Лик умирающего (Facies Hippocratica). Воспоминания члена Чрезвычайной Следственной Комиссии 1917 года - стр. 36
Но совершенство людям не свойственно, и если судившиеся у барона латыши могли его в чем либо обвинять, то, во всяком случае не в пристрастии, а разве только в слишком однобоком беспристрастии.

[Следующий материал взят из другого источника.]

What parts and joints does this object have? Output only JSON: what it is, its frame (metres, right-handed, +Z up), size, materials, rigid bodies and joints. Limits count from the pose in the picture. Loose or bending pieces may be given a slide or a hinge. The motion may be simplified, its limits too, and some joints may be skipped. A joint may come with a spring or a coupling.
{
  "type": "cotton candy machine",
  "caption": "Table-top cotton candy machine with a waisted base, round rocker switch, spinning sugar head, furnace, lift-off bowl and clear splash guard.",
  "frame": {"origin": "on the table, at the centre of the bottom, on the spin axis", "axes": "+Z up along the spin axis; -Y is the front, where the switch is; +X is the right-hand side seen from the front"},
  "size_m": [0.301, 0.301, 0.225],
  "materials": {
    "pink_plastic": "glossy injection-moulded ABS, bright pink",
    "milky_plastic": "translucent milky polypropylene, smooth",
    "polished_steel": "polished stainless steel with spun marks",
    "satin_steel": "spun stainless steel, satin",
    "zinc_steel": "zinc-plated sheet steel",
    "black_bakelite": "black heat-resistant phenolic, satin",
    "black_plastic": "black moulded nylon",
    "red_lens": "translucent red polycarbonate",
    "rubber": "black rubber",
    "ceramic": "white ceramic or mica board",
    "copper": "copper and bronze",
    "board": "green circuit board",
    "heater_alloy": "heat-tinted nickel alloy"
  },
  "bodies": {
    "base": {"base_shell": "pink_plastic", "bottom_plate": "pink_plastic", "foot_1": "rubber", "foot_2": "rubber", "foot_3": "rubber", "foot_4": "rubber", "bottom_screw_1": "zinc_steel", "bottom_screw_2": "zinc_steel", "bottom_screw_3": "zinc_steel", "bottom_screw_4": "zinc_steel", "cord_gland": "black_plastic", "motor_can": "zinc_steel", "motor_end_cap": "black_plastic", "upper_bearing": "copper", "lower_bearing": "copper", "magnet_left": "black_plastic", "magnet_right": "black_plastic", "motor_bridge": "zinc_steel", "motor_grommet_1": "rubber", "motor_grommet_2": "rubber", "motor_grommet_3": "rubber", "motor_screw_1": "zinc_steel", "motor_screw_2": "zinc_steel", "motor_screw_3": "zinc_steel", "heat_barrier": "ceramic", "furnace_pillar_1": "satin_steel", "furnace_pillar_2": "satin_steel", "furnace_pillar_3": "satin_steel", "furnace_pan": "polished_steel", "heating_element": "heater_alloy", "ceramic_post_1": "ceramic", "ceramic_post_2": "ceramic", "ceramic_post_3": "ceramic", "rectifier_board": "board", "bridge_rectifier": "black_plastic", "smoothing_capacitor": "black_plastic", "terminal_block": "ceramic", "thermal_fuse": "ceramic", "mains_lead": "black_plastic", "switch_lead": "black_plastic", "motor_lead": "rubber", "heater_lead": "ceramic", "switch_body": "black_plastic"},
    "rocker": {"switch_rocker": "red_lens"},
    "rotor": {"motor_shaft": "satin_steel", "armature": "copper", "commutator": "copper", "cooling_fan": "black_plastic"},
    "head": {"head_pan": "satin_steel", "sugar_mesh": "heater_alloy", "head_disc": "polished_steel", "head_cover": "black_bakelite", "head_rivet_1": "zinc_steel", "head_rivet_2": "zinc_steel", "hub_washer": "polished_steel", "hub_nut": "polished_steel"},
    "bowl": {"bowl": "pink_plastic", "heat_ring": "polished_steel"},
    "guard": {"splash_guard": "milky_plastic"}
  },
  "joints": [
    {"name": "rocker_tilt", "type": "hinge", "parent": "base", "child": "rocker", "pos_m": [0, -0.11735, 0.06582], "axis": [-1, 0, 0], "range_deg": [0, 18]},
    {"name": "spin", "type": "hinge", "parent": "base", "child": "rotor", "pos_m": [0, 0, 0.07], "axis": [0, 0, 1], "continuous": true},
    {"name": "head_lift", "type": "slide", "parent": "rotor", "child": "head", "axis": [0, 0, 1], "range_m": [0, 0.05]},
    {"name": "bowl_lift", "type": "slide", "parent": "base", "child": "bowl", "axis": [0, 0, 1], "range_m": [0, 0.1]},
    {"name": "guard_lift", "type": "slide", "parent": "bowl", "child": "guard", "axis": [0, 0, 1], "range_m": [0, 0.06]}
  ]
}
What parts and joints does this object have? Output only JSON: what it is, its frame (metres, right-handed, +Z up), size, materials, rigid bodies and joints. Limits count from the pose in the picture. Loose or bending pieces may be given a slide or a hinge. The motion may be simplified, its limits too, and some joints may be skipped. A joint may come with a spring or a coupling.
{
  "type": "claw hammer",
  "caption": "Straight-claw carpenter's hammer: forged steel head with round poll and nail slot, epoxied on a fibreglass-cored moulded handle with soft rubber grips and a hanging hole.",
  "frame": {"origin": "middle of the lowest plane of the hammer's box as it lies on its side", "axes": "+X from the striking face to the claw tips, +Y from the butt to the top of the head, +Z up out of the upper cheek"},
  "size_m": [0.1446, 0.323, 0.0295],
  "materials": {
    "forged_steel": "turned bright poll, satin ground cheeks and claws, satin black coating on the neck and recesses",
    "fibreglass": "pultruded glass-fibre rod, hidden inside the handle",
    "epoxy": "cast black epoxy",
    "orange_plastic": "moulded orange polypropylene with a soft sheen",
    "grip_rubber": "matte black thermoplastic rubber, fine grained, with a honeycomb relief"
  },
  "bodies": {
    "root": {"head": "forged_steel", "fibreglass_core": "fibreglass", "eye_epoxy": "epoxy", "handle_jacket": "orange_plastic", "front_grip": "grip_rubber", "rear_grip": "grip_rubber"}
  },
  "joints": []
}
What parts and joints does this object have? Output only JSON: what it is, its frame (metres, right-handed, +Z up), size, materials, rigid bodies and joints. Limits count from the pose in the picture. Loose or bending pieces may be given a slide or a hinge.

В рижской сессии председательствовал генерал Кошелев>34. Это был человек совсем другого склада, принадлежавший к той разновидности русских людей, которые носят в своей душе одновременно и идеалы Мадонны и идеалы Содома. Генерал был маленького роста и сразу бросался в глаза своей подвижностью, неопрятной одеждой и высокими сильно стоптанными каблуками. Лицо его с маленькими близорукими глазами и брезгливой улыбкой, открывавшей ряд непломбированных зубов, производило неприятное впечатление. Иное лицо ведь что жилище: сразу видно, что внутри и сыро, и холодно. Денежно безукоризненно честный, он в порыве бескорыстия способен был отдать нуждающемуся всю свою наличность. Я лично убедился, что, желая выручить из большой неприятности почти постороннего ему человека, он обегал чужие пороги, просил, унижался и не останавливался ни перед какими трудностями, пока не достиг желаемого. А на другой день он сам обо всем этом забывал и чуждался и стыдился всякой благодарности. Карьерные стремления были ему совершенно чужды, в угоду начальству он никогда ничего не делал, и среди людей, окружавших всесильного генерал-губернатора Меллера, это был, вероятно, единственный человек, державший себя с импонирующей независимостью. Но все это благородство было написано на «tabula rasa»>35, на белом листе безсубстанционального человека. Анархист до мозга костей, Кошелев не знал другого импульса, кроме собственного желания, и при полном отсутствии задерживающих центров, не останавливался для удовлетворения этого желания ни перед какою подлостью. В таких случаях он решительно ничего не стыдился и проделывал свои мерзости с вызывающим цинизмом.
Он ненавидел всех инородцев: поляков, немцев, латышей и в особенности евреев. Если по делу выступал адвокат еврей, то оскорбительный для него инцидент был неизбежен. Увидав однажды на суде в числе защитников младшего брата одного известного петербургского адвоката-еврея, Кошелев, обернувшись к одному из судей, громко заметил: «Как странно, такой молодой, а уже жид». В другой раз он посоветовал еврею-адвокату держать себя поскромнее и не воображать, что он двоюродный брат Иисуса Христа.
О цинизме Кошелева рассказывали невероятные вещи. Передавали, будто встретившись на вокзале с защитником приговоренных им к смерти латышей, он подозвал этого адвоката к буфетной стойке и предложил ему выпить за благополучный переход его клиентов по ту сторону добра и зла. Приписывали ему так же такие обращения к городским властям с просьбой назвать его именем то кладбище, на котором хоронили казненных им людей. Все это, вероятно, были анекдоты, но характер их определял личность. В Риге его знали все, и все ненавидели. Кошелев это хорошо понимал и, тем не менее, он никогда не позволял агентам полиции себя охранять, и каждое утро его можно было видеть в парке, сидящим на скамейке и спокойно читающим газету.